Beim Einsatz von Improvisationsmethoden geschieht eine besonders intensive Form von Kollaboration, ein „comping“ (einander in einem umfassenden Sinn Begleiten und gleichzeitig eigene Beiträge Einbringen, vgl. Becker, 2012): Es entstehen Effekte der Ko-Kreation, bei der Bewertungen wie „falsch“ und „richtig“ deutlich weniger Bedeutung haben. Zudem steigt die Wahrscheinlichkeit, dass sich Lernende gegenseitig unterstützen, sich nicht einander nur herausfordern, sondern auch fördern.
„Improvisation involves students creating a physical reality through individual action and emotion while, at the same time, developing a shared vision with the other students.” (Berk & Trieber, 2009, S. 53). Im Zentrum kann demnach ein gemeinsames Ziel stehen, ein gemeinsamer Fokus, zu dem gemeinsam nachgedacht und geforscht wird, womit emergente Ergebnisse möglich werden.
Auch Sawyer (2007) beschäftigt sich intensiv mit dem Zusammenhang der Kollaboration in Gruppen und der Improvisation. Dafür seien folgende zehn Aspekte wichtig:
- Ein erkennbares Ziel: In Hinblick auf Bildungssettings, wie etwa die Erledigung einer Aufgabe oder das Erreichen eines Lernziels. Ein mögliches Ziel kann sein die Fähigkeit zur Zusammenarbeit weiterzuentwickeln oder, etwas unspezifischer, mehr voneinander und möglichen gemeinsamen Zielen zu erfahren.
2.) Wahrhaftiges, respektvolles, intensives Zuhören: Hierbei geht es um mehr als das bloße Aufnehmen auditiver Signale. Dies trägt zu einer Atmosphäre des Vertrauens bei. Wichtig sind Methoden, die die gegenseitige Zuwendung fördern. Unterstützt werden kann dies etwa durch Improvisationsmethoden, bei denen Körperhaltungen gespiegelt und kopiert werden bzw. in denen Aussagen wiederholt oder zusammengefasst werden, bevor ein eigener Beitrag eingebracht wird.
3.) Autonomie: Diese hat einen engen Zusammenhang zum Ansatz der Co Creation: Gruppen benötigen – gerade in hierarchischen Systemen – ein möglich hohes Ausmaß an Autonomie. Auch Bildungssettings haben oft hierarchische Komponenten, die sich etwa in der Art und Weise spiegeln, wie manche Lehrende große Teile ihres Unterrichts gestalten. Zur Autonomie gehört dass alle Anwesenden sich gleichermaßen intensiv beteiligen können.

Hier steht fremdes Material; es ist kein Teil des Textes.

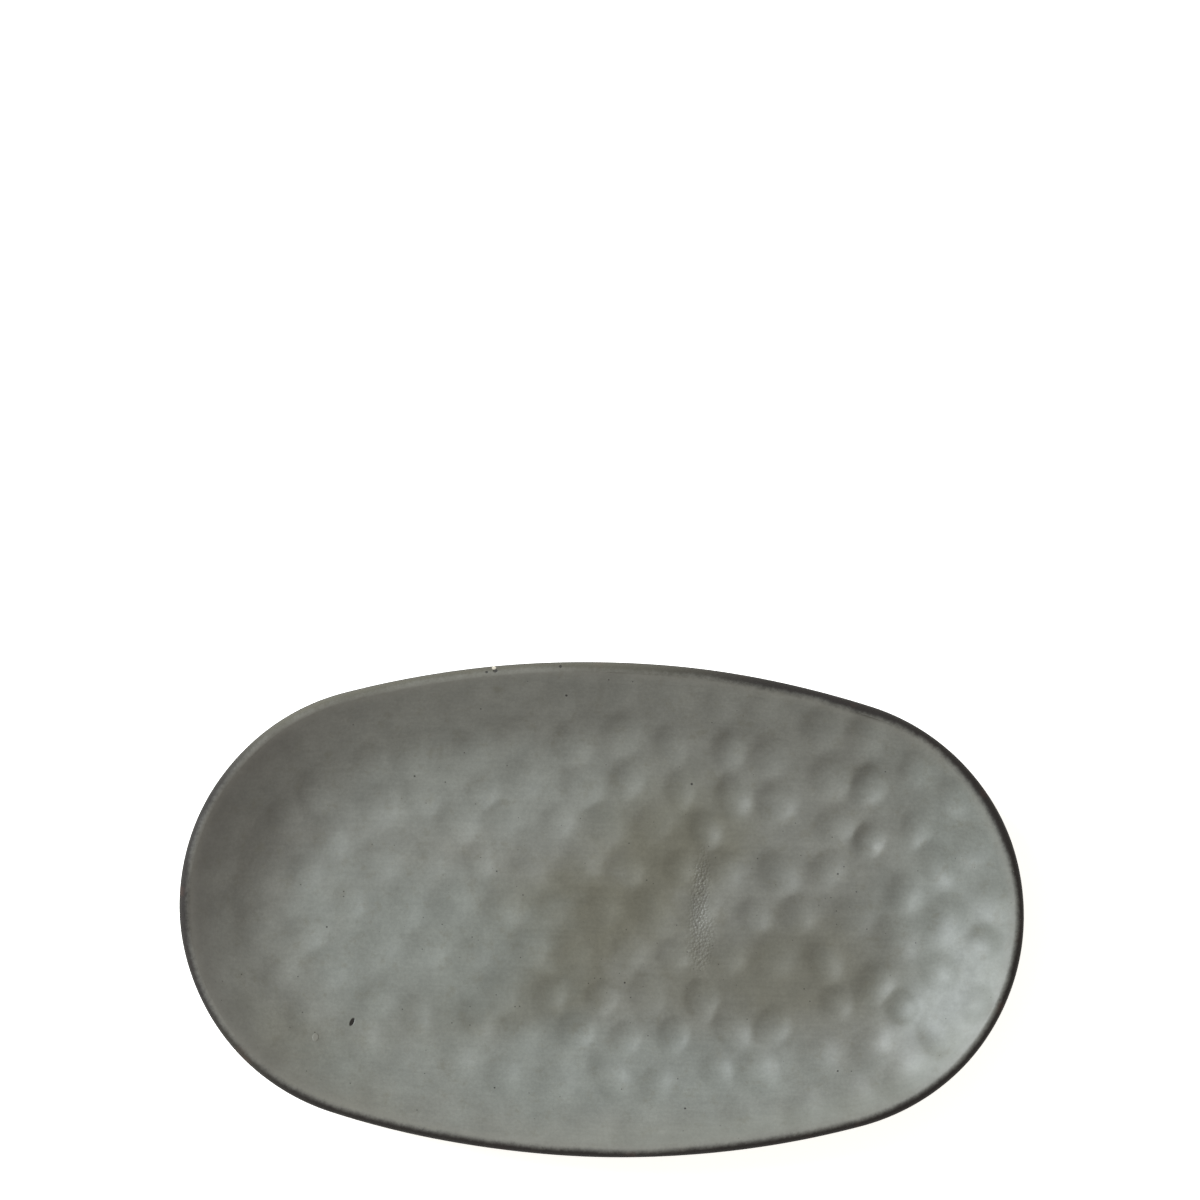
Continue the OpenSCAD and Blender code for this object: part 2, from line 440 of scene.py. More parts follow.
def pressed_plate(form, height, wall_rings, bend_rings, floor_rings):
    """A dimpled surface at a height above the middle of the clay: the skin line carried round the outline,
    then the floor's edge shrunk towards the middle. Gives the points, how deep each is pressed, and how far
    each lies from the lip's crest along the section. The floor's rings lie a little closer near its edge."""
    inset, z, slope = form.skin(height, wall_rings, bend_rings)
    shrink = np.linspace(1, 0, floor_rings + 1)[1:-1] ** 0.9
    inset = np.concatenate([inset, np.full(len(shrink), inset[-1])])
    z = np.concatenate([z, np.full(len(shrink), z[-1])])
    slope = np.concatenate([slope, np.zeros(len(shrink))])
    shrink = np.concatenate([np.ones(wall_rings + bend_rings), shrink])
    x, y = form.plan(inset, shrink)
    way = np.broadcast_to(form.directions[None, :], x.shape)
    x, y, z, share = form.press(x, y, np.broadcast_to(z[:, None], x.shape), way, slope[:, None])
    from_crest = form.sizes.wall_angle * form.glaze_face + form.inset_of(x, y) - inset[0]
    return np.stack(form.hand_made(x, y, z), axis=-1), share, from_crest


def lip_arc(form, radius, rings):
    """A half circle about the wall's end, from the inside over the crest to the outside, carried round the
    outline. Gives the points and how far each lies from the crest along the glaze, minus outside."""
    angle = np.linspace(form.sizes.wall_angle + math.pi / 2, form.sizes.wall_angle - math.pi / 2, rings)
    inset = form.glaze_face - radius * np.cos(angle)
    grid = section_grid(form, inset, form.lip_mid + radius * np.sin(angle))
    from_crest = np.broadcast_to(((angle - math.pi / 2) * form.glaze_face)[:, None], grid[0].shape)
    return np.stack(form.hand_made(*grid), axis=-1), from_crest


# ---- Materials ----


def add(tree, kind, inputs=None, **settings):
    """Adds a shader node to a tree with its settings, and gives each named input a value or a link. A node
    given as a value is linked by the first of its outputs that is in use."""
    made = tree.nodes.new("ShaderNode" + kind)
    for key, value in settings.items():
        setattr(made, key, value)
    for socket, value in (inputs or {}).items():
        if isinstance(value, bpy.types.Node):
            value = next(output for output in value.outputs if output.enabled)
        if isinstance(value, bpy.types.NodeSocket):
            tree.links.new(value, made.inputs[socket])
        else:
            made.inputs[socket].default_value = value
    return made


def per(size_mm):
    """Scale of a pattern whose features are this many millimetres apart, for coordinates in metres."""
    return 1000 / size_mm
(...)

4.) Gegenseitiges Kennenlernen
5.) Eine Konzentration auf Ereignisse im Hier und Jetzt: Geprägt von einer Haltung der Achtsamkeit.
6.) Eine rudimentäre Form gemeinsamer Sprache oder eines Bezugrahmens: Hilfreich sind dabei das gemeinsame Einüben und Vertiefen von Methoden, bei denen ebenso ein besseres gegenseitiges Kennenlernen erfolgt und ein Mindestmaß von aufeinander Einlassen, um Ausdrucksweisen von Mitspielenden besser einordnen zu können.

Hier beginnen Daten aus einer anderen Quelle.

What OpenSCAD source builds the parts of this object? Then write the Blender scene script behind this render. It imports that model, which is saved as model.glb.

7.) Umsetzung des Improvisations-Prinzips des „Ja, genau! Und…“: Das achtsame Wahrnehmen und Wertschätzen eigener Ideen sowie der Impulse anderer, ebenso diese als Ausgangspunkt und Bestandteil(e) für eigene Beiträge zu nutzen. Jede/r Anwesende wird dabei unterstützt, zu den Aktivitäten der anderen nicht nur beizutragen, sondern mehr noch diese mit allen Möglichkeiten zu unterstützen.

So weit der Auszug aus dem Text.